Legrand's ceremonial switch and shiny new fuel cell from Bloom
Nestled discreetly in the heart of a quiet neighborhood on the outskirts of Hartford, CT, Legrand’s North American Headquarters wears the same brick façade it did when the building was constructed more than 100 years ago. A retired smoke stack harkens to a time when environmentalism was hardly even an academic prospect. In the shadow of the sooty relic lies Legrand’s latest step toward a more sustainable future: a 500kW, solid-oxide fuel cell.
Expected to produce up to 88 percent of the electricity used by the 263,000-square-foot facility, the fuel cell harnesses energy from natural gas in a combustion-free electrochemical process. Bloom, the cell's manufacturer, was not inclined to explain the process in more detail. Purportedly, the cell’s only waste product will be hydrogen and water. The cells require a sand-like powder instead of precious metals, which is cheaper and more efficient than conventional fuel cells.
The event itself was a bit like a walking Disney tour, as members of the media were herded about Legrand’s facility and experience center, guided by flashing lights and audio cues. Thankfully, we were soon joined by the minds behind Legrand’s latest sustainability efforts, which kicked off the festivities with some insight into the company’s conservation philosophies.
The sheer number of distinct initiatives was impressive, ranging from sub-meters that measure power consumption in each room, to more efficient refrigerators in staff rooms. A lot of hopeful-sounding numbers were thrown at us in rapid succession, but one in particular stuck in my mind: the fuel cell system produces, on average, 50 percent less CO2 than the U.S. grid. Credible scientists agree that CO2 is the most harmful of the greenhouse gases, contributing significantly to global climate change. My emotional takeaway: If every U.S. manufacturing operation followed Legrand’s lead, we might avoid surf season in Vermont. John Selldorf, CEO of Legrand North & Central America, summed up Legrand’s perspective succinctly:
“We, as a company, also try to walk the talk,” he said. “We really believe that you have to invest and pay attention, and when you do, you can have a big impact.”

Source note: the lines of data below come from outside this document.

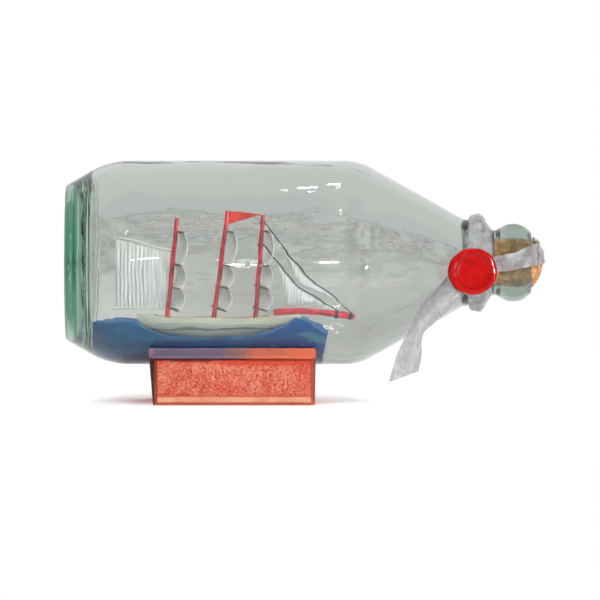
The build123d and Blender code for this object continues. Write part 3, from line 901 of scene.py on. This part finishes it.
def corkFinish():
    paint = Paint("corkBark", {"Roughness": 0.82})
    grain = paint.cloud(2.4, detail=6, rough=0.65)
    cells = {"Scale": 1 / (1.7 * mm), "Vector": paint.place((0.5, 1, 1))}
    pores = paint.make("ShaderNodeTexVoronoi", {}, cells, "Distance")
    colour = paint.blend(paint.curve(grain, (0.35, 0), (0.65, 1)), corkShape["dark"], corkShape["light"])
    holes = paint.curve(pores, (0.08, 1), (0.2, 0))
    return paint.coat(paint.blend(holes * 0.8, colour, corkShape["dark"]), grain - holes * 0.6, 0.8, 0.3)


def makeCork():
    low, high = span["cork"]
    radius = (high.z - low.z) / 2
    rim = mouthX + corkShape["rim"]
    chamfer = corkShape["chamfer"]
    corners = [
        (low.x, 0, 0),
        (low.x, radius - chamfer, 0.3),
        (low.x + chamfer, radius, 0.3),
        (rim, radius, 0.8),
        (high.x - 1.0, radius * 0.55, 12),
        (high.x, 0, 0),
    ]
    bm = bmesh.new()
    roundedLine(bm, corners, corkShape["step"])
    spinRound(bm, corkShape["turns"], (0, 0, axisZ), (1, 0, 0))
    for vert in bm.verts:
        out = Vector((0, vert.co.y, vert.co.z - axisZ))
        pit = max(ruffle(vert.co, 1.1) - 0.15, 0) + max(ruffle(vert.co, 2.6, 7) - 0.2, 0)
        if out.length > 0.5:
            vert.co -= out.normalized() * pit * corkShape["pits"] * 2
        if vert.co.x > rim:
            vert.co.x -= pit * corkShape["pits"]
    buildPiece(bm, "corkStopper", "cork", corkFinish(), ["cork"])
    print("cork made")


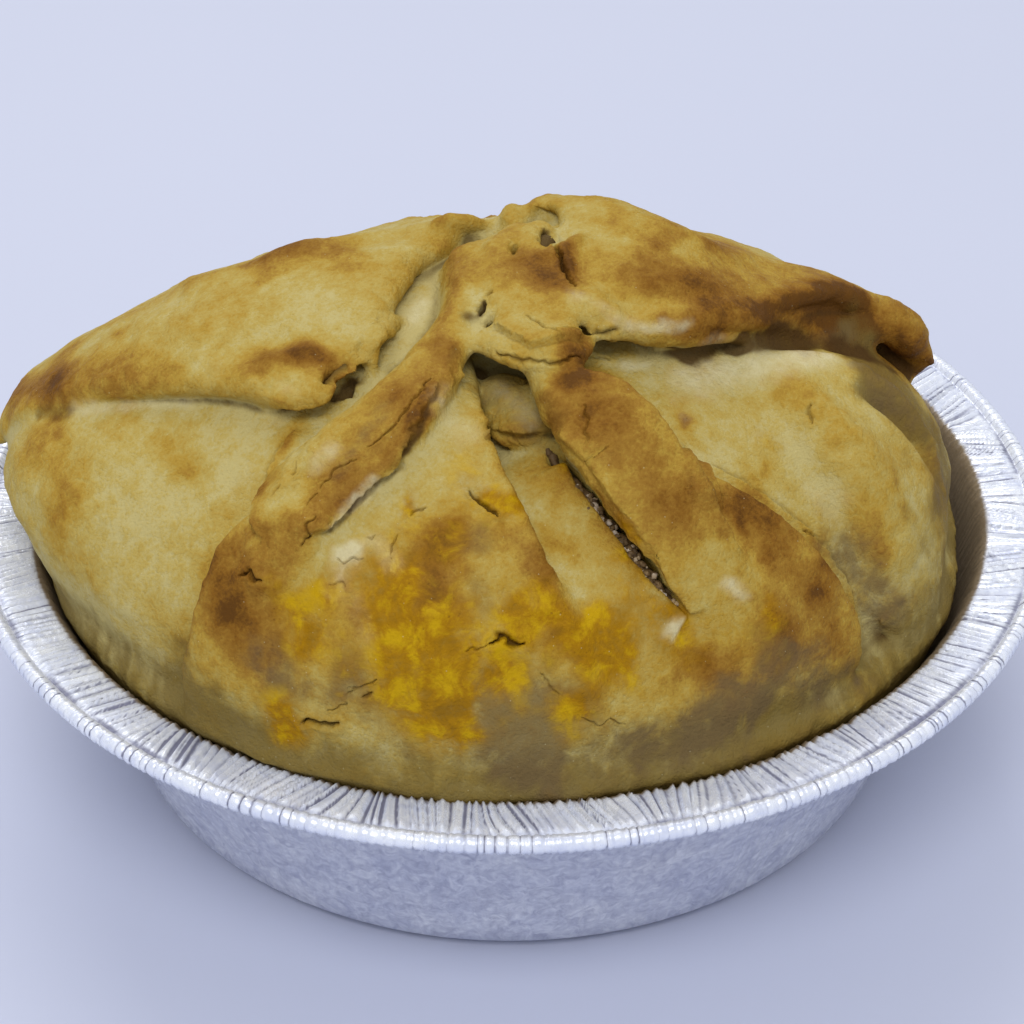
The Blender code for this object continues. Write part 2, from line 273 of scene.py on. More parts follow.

You might have pictured the kind of fuel cell to be lugged, glowing and enticingly neon, down a clanking metal corridor to a neat slot in a starship's guts. Disappointingly, the real thing isn’t going anywhere without a crane.
(from left) Bill Luchon, senior manufacturing engineer, Electrical Wiring Systems; Susan Rochford, VP, Sustainability; Ravi Ramanathan, president, Electrical Wiring Systems; John Selldorf, CEO, Legrand NA
A crowd of Legrand employees came out to witness the symbolic event (the switch itself was impressive in size and attached to absolutely nothing). After a brief round of speeches, the principle architects of the project pulled the switch with a satisfying clang, ringing in what I hope historians will remember as a new era of sustainable manufacturing.